Page 19 - GALIET Dido's Triplicity and Aeneas' Duplicity
P. 19
Does Aeneas tiptoe?
Both critics fail to stress Aeneas’ silent struggle and in-kept sorrow. His silence and un-silence are just as powerful as Spence’s Dido’s. Aeneas, facing war trauma and loss, is penniless, is forced into exile, is never-near his promised land, is mistrusting of women, is given piece-meal oracles and struggles with his emotions at every loss. Farron also misinterprets Aeneas’ wrapping of Pallas’ corpse with Dido’s twin tunics. Aeneas has lost his Troy, Creusa and Anchises. He is fatigued. Discouraged. Think of war-torn Iraq or Afghanistan, etc. It is true that both exiles lost spouses, but Aeneas’ losses are greater: he experiences the atrocities of a burning Troy and ache of father’s loss an experience that Dido doesn’t share in Tyre. Moreover, Dido buys her way out of her misery: she has Sychaeus’ cash stashed in underground bank and purchases oxhide-length acreage. She chooses exile while Aeneas is forced into exile. It is true that both are accidental leaders and that Dido suffers Venus’ affliction while Aeneas suffers Juno’s wrath: but Aeneas’ land is never near.
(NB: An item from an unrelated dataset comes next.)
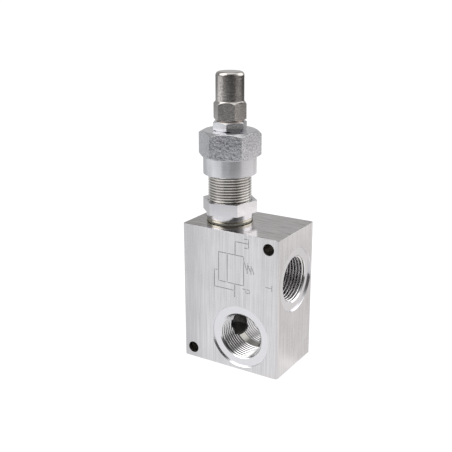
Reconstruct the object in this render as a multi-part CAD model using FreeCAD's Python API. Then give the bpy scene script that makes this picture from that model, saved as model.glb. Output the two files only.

Unlike the heroes of the Iliad, he is driven by call of duty: he has to reach Ausonia and Lavinia just as Odysseus has to reach Ithaca and Penelope. Though Aeneas has reason to mistrust women (Venus, as Otreus’ daughter, deceives Anchises; Venus disguises herself as Diana to Aeneas; Helen is the cause of Troy’s fall), he, like Odysseus 7-year rendezvous with Calypso’s38 charming lures, allows himself to be with Dido for a winter. Similarly, Dido has also reason to be on men-alert. “Afraid where there was nothing to fear,” (IV,295) she intuitively perceives that Aeneas
38 Though Calypso “keeps the grieving, unhappy man with her...and keeps on charming him with soft and flattering words to make him forget Ithaca.”